Decision Date28 February 1985
Citation107 A.D.2d 103,485 N.Y.S.2d 871
Parties, 23 Ed. Law Rep. 644 William P. BROWN, Appellant, v. NEW YORK STATE TEACHERS' RETIREMENT SYSTEM et al., Respondents.
CourtNew York Supreme Court — Appellate Division

Rowley, Forrest & O'Donnell, P.C., Albany (Mark T. Walsh, Jr., Albany, of counsel), for appellant.

Robert Abrams, Atty. Gen., Albany (Clifford A. Royael, Albany, of counsel), for New York State Teachers' Retirement System, et al., respondents.

Frederick A.O. Schwarz, Jr., Corp. Counsel, New York City (Karen Hutson and Ronald E. Sternberg, New York City, of counsel), for New York City Police Pension Fund, Article II, respondent.

Before CASEY, J.P., and WEISS, MIKOLL, LEVINE and HARVEY, JJ.

CASEY, Justice Presiding.

Plaintiff, who retired from the New York City Police Department in July 1962, was not entitled to pension benefits he received from the New York City Police Pension Fund (Police Pension Fund) during the period that he was employed as a faculty member of the State University of New York's Graduate School of Public Affairs (SUNY). We reject plaintiff's claim to the contrary, including his arguments based upon current and former statutes, the State and Federal Constitutions, and estoppel.

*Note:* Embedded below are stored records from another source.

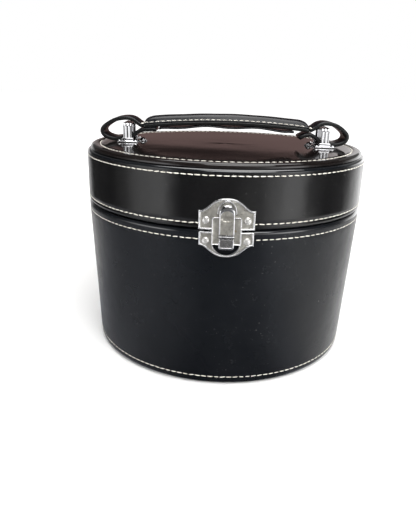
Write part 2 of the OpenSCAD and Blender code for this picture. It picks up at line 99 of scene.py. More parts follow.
# %% [markdown]
# ## Tools for making surfaces
# A grid of points becomes quads between neighbours. Where one side of the grid shrinks to a point
# or two sides meet, the points are merged afterwards, so poles and seams are closed, and then the
# normals are turned outwards.

# %% Grids, and the piece made of them
def grid_quads(rows, columns, round_rows=False, round_columns=False):
    """Corner numbers of the quads of a grid: (i, j), (i+1, j), (i+1, j+1), (i, j+1)."""
    i = np.arange(rows if round_rows else rows - 1)[:, None]
    j = np.arange(columns if round_columns else columns - 1)[None, :]
    after_i, after_j = (i + 1) % rows, (j + 1) % columns
    corners = (i * columns + j, after_i * columns + j, after_i * columns + after_j, i * columns + after_j)
    return np.stack(np.broadcast_arrays(*corners), -1).reshape(-1, 4)


def surface(grid, round_rows=False, round_columns=False):
    """A grid of points (rows, columns, 3) as a list of points and a list of quads."""
    rows, columns = grid.shape[:2]
    return grid.reshape(-1, 3), grid_quads(rows, columns, round_rows, round_columns)


def piece(name, parts, material, body, stands_for=(), rim=None):
    """One object out of several surfaces in mm: merged, turned outwards, and riding on its body. A
    surface may carry a third array that says which of its quads take the rim's material."""
    shifts = np.cumsum([0] + [len(part[0]) for part in parts[:-1]])
    points = np.concatenate([part[0] for part in parts]) * MM
    quads = np.concatenate([part[1] + shift for part, shift in zip(parts, shifts)])
    on_rim = np.concatenate([part[2] if len(part) > 2 else np.zeros(len(part[1]), bool) for part in parts])
    mesh = bpy.data.meshes.new(name)
    mesh.from_pydata(points.tolist(), [], quads.tolist())
    mesh.polygons.foreach_set("material_index", on_rim.astype(np.int32))
    tidy = bmesh.new()
    tidy.from_mesh(mesh)
    bmesh.ops.remove_doubles(tidy, verts=tidy.verts, dist=2e-7)
    bmesh.ops.recalc_face_normals(tidy, faces=tidy.faces)
    tidy.to_mesh(mesh)
    tidy.free()
    mesh.polygons.foreach_set("use_smooth", [True] * len(mesh.polygons))
    made = bpy.data.objects.new(name, mesh)
    bpy.context.scene.collection.objects.link(made)
    made.data.materials.append(material)
    if rim:
        made.data.materials.append(rim)
    if body:
        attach(made, body)
    if stands_for:
        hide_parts(*stands_for)
    return made


print("a grid of 3 by 4 points has", len(grid_quads(3, 4)), "quads")

# %% Lines and arcs
def arc(x, y, radius, start, end, count):
    """Points round (x, y), from one angle to the other, in degrees."""
    turn = np.radians(np.linspace(start, end, count))
    return np.stack([x + radius * np.cos(turn), y + radius * np.sin(turn)], -1)


def line(start, end, count):
    """Points spread evenly from start to end, both kept."""
    return np.linspace(start, end, count)


def spaced(points, gap):
    """The same line with a point about every gap: distance along it is worked out and cut evenly."""
    along = np.concatenate([[0], np.cumsum(np.linalg.norm(np.diff(points, axis=0), axis=1))])
    count = max(2, int(round(along[-1] / gap)) + 1)
    even = np.linspace(0, along[-1], count)
    return np.stack([np.interp(even, along, points[:, k]) for k in range(points.shape[1])], -1)


print("half way round a circle of 1:", arc(0, 0, 1, 0, 180, 3)[-1].round(3).tolist())

# %% Shapes turned round the axis, or carried along a line
def turned(profile, count, wobble=None):
    """A profile (distance from the axis, height) turned round Z: x = r cos a, y = r sin a.
    wobble(angle, profile) adds a small distance outwards along the profile's own normal."""
    angle = np.linspace(0, 2 * np.pi, count, endpoint=False)
    radius = np.broadcast_to(profile[:, 0], (count, len(profile))).copy()
    height = np.broadcast_to(profile[:, 1], (count, len(profile))).copy()
    if wobble:
        step = np.gradient(profile, axis=0)
        normal = np.stack([step[:, 1], -step[:, 0]], -1) / (np.linalg.norm(step, axis=1)[:, None] + 1e-9)
        push = wobble(angle[:, None], profile[None])
        radius += push * normal[:, 0]
        height += push * normal[:, 1]
    return np.stack([radius * np.cos(angle)[:, None], radius * np.sin(angle)[:, None], height], -1)


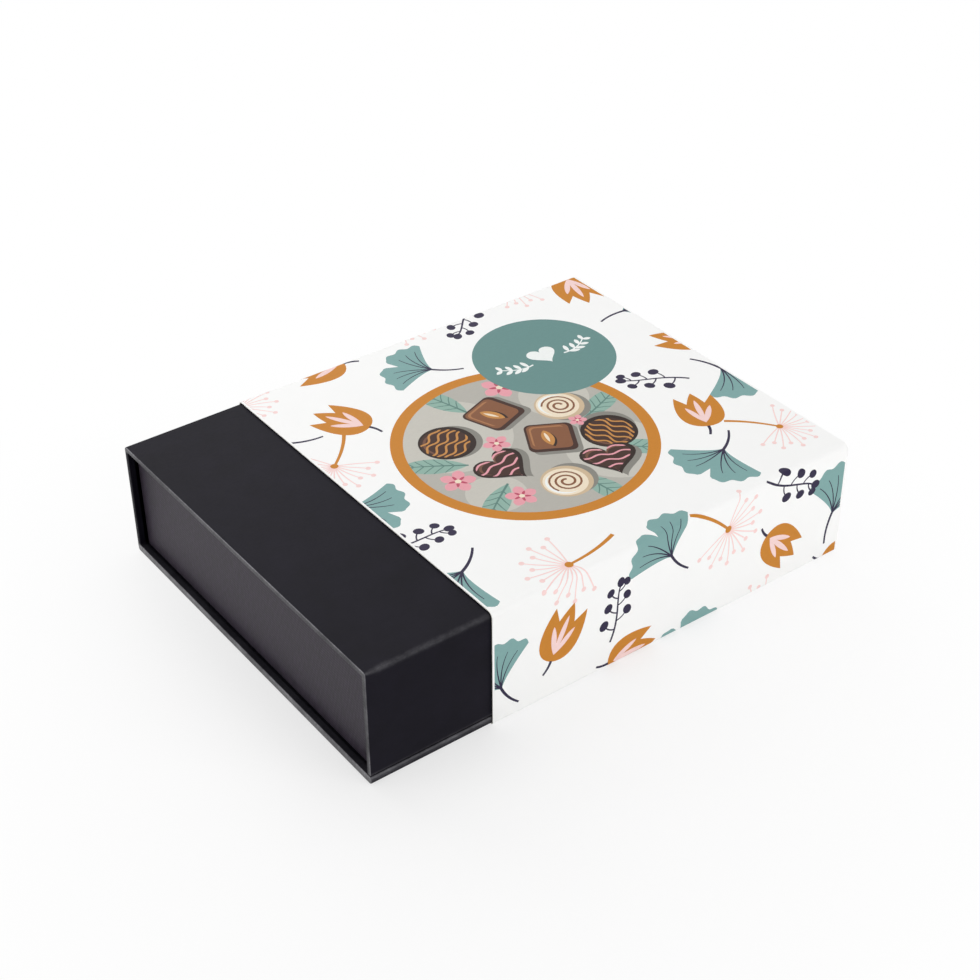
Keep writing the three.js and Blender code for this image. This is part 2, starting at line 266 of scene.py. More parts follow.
def piped_lines_group():
    """Thin wavy lines, as piped over a chocolate: where they lie on a plane place in millimetres."""
    inputs = {"Place": None, "Spacing": 3.6, "Swing": 1.1, "Wave": 0.8, "Fill": 0.3}
    tree, start, end = new_group("piped_lines", inputs, ("Mask",))
    parts = wire(tree, "ShaderNodeSeparateXYZ", {0: start["Place"]})
    wave = maths(tree, "SINE", maths(tree, "MULTIPLY", parts["X"], start["Wave"]))
    across = maths(tree, "MULTIPLY_ADD", wave, start["Swing"], parts["Y"])
    to_line = maths(tree, "PINGPONG", across, start["Spacing"])
    half_line = maths(tree, "MULTIPLY", start["Spacing"], start["Fill"])
    edge = maths(tree, "MULTIPLY", half_line, 0.6)
    feed(tree, end, {"Mask": spread(tree, to_line, edge, half_line, 1.0, 0.0, "SMOOTHSTEP")})
    return tree


def round_spot_group():
    """A round spot in the middle of a plane place in millimetres."""
    inputs = {"Place": None, "Radius": 4.0, "Soft": 0.2}
    tree, start, end = new_group("round_spot", inputs, ("Mask",))
    out = vector_maths(tree, "LENGTH", {0: start["Place"]}, "Value")
    outer = maths(tree, "ADD", start["Radius"], start["Soft"])
    feed(tree, end, {"Mask": spread(tree, out, start["Radius"], outer, 1.0, 0.0, "SMOOTHSTEP")})
    return tree


groups = {
    "paper": paper_group(),
    "tint": tint_group(),
    "linen": linen_group(),
    "piped_lines": piped_lines_group(),
    "round_spot": round_spot_group(),
}


def grouped(tree, name, values):
    """Places one of the node groups in a material, and gives its outputs."""
    return wire(tree, "ShaderNodeGroup", values, node_tree=groups[name])


def new_material(name, roughness, specular=0.5, metallic=0.0):
    """A material with its shader's inputs, and its object coordinates."""
    material = bpy.data.materials.new(name)
    material.use_nodes = True
    tree = material.node_tree
    shader = tree.nodes["Principled BSDF"].inputs
    finish = {"Roughness": roughness, "Specular IOR Level": specular, "Metallic": metallic}
    feed(tree, shader, finish)
    return material, tree, shader, wire(tree, "ShaderNodeTexCoord")["Object"]


def tinted(tree, shader, value, base, amount):
    """The base colour, made uneven by a value."""
    tint = grouped(tree, "tint", {"Colour": base, "Value": value, "Amount": amount})
    feed(tree, shader, {"Base Color": tint["Colour"]})


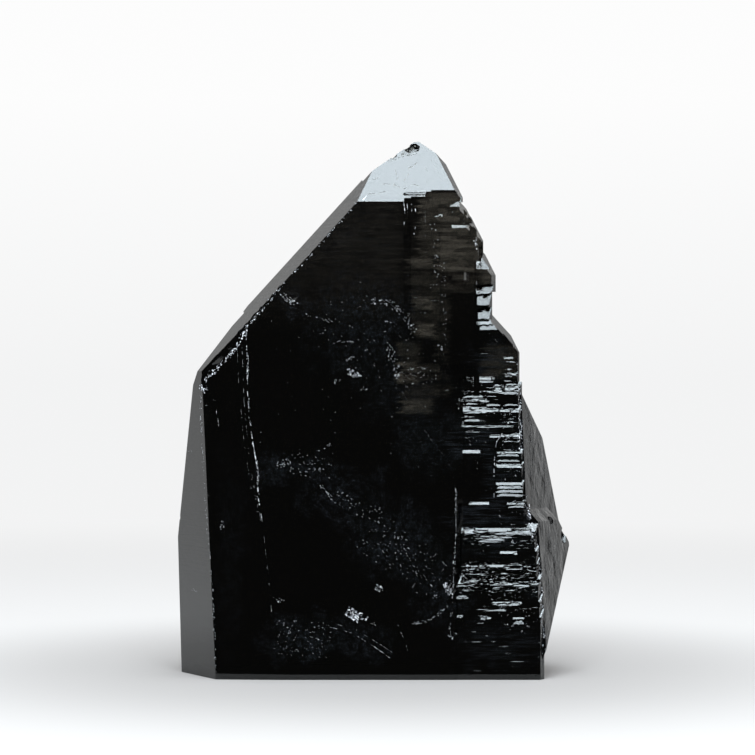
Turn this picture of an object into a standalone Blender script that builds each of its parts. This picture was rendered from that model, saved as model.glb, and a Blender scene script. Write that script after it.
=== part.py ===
"""Morion quartz crystal: parallel-grown individuals fused in one faceted solid.

Sizes are in millimetres and are stored in metres. The c axis stands upright on +Z, the
broad front prism face looks along -Y, and depth is counted back from that face.
Faces have their mineral names: m1 to m6 are the six prism faces and r1 to r6 the
rhombohedral faces above them, counted anticlockwise from the front one. A face is set
by its distance from the point on the floor under the middle of the front face.
"""

import math
import random

import bmesh
import bpy
from mathutils import Euler, Matrix, Vector

MM = 0.001
R_TILT = math.radians(51.79)  # from the c axis to a rhombohedral face's normal
BLOCK = 160.0  # half the side of the block that every individual is cut from
UP = Vector((0, 0, 1))
WELD = 0.002  # points nearer than this are one point

# the main individual: the wide front face, the apex and everything left of them
MAIN = {
    "m1": 0.0,
    "m2": 12.9,
    "m3": 15.3,
    "m4": 44.0,
    "m5": 40.0,
    "r1": 56.24,
    "r2": 66.95,
    "r3": 73.0,
    "r4": 72.5,
    "r5": 63.25,
    "r6": 58.85,
}
LEFT_PRISM = ("m6", 26.23, -0.042)  # this prism face overhangs a little
LEFT_FACET = ((-0.07, -0.998, -0.008), 1.285)  # narrow strip left of the slanted line
SHOULDER_CUTS = (((-0.80, 0.31, 0.513), 58.25), ((-0.95, 0.25, 0.187), 45.05))

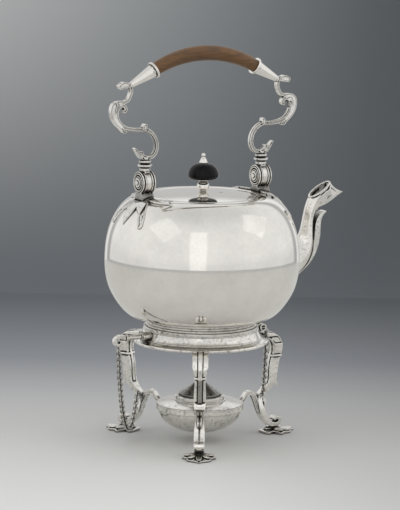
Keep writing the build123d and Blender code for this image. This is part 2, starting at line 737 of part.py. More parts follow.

Shortly after his retirement from the New York City Police Department in July 1962, plaintiff accepted a position with SUNY and, effective August 23, 1962, he became a member of the New York State Teachers' Retirement System (Teachers' Retirement System). Plaintiff's employment with SUNY continued at least until December 20, 1982, when this action was commenced. As a result of plaintiff's inquiry, addressed to the Teachers' Retirement System in April 1982, concerning his rights upon retirement from his position with SUNY, the Police Pension Fund advised plaintiff that he had not been entitled to receive benefits from the fund during the period that he was employed by SUNY. By letter dated August 19, 1982, a representative of the Police Pension Fund notified plaintiff that his pension benefits would be suspended effective August 31, 1982 and that the $135,160.38 in pension benefits received by plaintiff since 1962 would have to be repaid. Plaintiff was advised that he had "10 days to challenge the calculation and to submit arrangement for repayment". Plaintiff thereafter commenced this declaratory judgment action seeking to establish,inter alia, his entitlement to the pension benefits paid to him by the Police Pension Fund since 1962 and his right to continued membership in the Teachers' Retirement System. Special Term granted defendants' motions for summary judgment and this appeal ensued.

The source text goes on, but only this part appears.